● Problem to solve
Reading down the listing below, count the lines where the word "manifold" shows up, then give only that count.

● Material for the task
- - -

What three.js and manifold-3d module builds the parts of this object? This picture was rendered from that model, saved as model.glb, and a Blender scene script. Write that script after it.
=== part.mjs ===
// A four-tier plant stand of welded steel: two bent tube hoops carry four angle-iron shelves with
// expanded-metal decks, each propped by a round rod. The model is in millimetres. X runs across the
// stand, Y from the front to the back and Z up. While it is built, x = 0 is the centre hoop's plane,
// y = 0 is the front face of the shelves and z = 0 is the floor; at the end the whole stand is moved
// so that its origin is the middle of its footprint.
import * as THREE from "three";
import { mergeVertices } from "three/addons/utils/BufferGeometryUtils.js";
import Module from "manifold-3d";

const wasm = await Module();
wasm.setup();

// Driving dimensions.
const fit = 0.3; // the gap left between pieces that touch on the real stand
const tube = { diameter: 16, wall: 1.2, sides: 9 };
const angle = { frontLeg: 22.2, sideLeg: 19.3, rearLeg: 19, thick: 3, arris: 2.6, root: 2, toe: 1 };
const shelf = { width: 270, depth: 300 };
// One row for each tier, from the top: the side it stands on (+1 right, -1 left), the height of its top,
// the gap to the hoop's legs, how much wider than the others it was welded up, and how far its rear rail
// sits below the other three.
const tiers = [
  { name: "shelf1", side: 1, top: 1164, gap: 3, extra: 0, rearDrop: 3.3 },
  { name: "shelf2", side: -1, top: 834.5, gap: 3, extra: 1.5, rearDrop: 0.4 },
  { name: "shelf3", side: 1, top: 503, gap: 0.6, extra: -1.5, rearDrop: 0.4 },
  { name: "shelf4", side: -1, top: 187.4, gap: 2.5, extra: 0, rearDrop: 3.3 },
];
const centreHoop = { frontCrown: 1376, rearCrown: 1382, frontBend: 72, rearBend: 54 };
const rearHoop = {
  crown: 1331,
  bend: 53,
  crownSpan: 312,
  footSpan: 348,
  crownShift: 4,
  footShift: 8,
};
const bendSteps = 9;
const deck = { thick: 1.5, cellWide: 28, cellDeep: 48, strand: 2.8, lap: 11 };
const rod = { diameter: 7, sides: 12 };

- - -

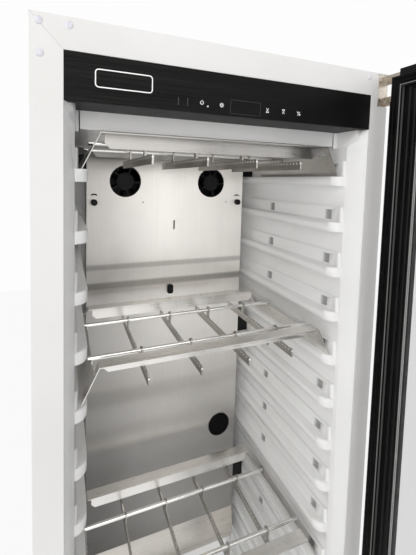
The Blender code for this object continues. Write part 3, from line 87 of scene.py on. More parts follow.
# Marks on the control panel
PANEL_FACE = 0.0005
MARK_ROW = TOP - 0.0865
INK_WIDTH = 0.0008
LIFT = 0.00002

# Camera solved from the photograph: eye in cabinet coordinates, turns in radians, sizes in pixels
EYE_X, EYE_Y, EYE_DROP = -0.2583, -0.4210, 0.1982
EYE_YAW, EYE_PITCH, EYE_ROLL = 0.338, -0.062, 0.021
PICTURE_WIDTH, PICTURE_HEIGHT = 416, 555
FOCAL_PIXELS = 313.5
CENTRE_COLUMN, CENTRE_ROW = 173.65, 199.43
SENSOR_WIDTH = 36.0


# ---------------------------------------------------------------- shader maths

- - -

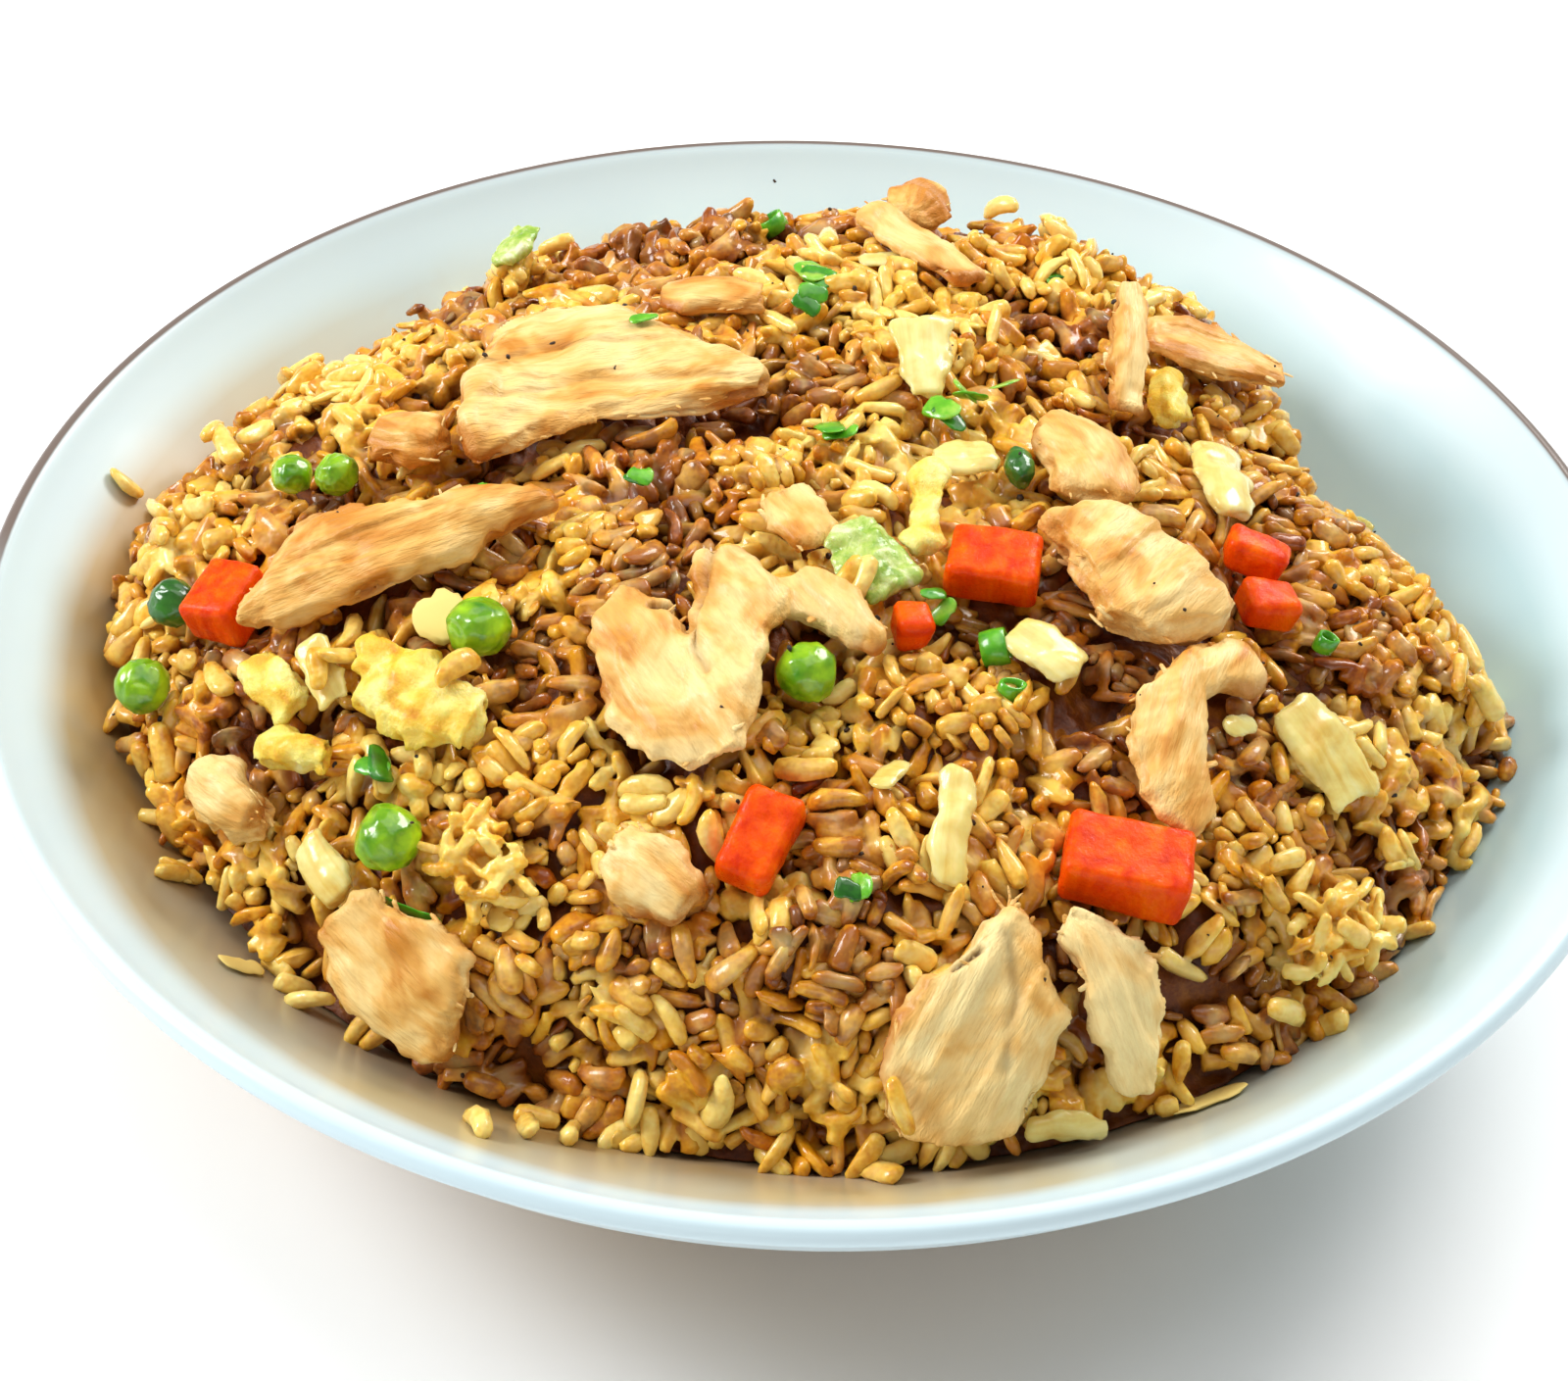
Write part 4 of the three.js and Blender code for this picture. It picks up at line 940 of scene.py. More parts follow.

- - -

● Exercise result
2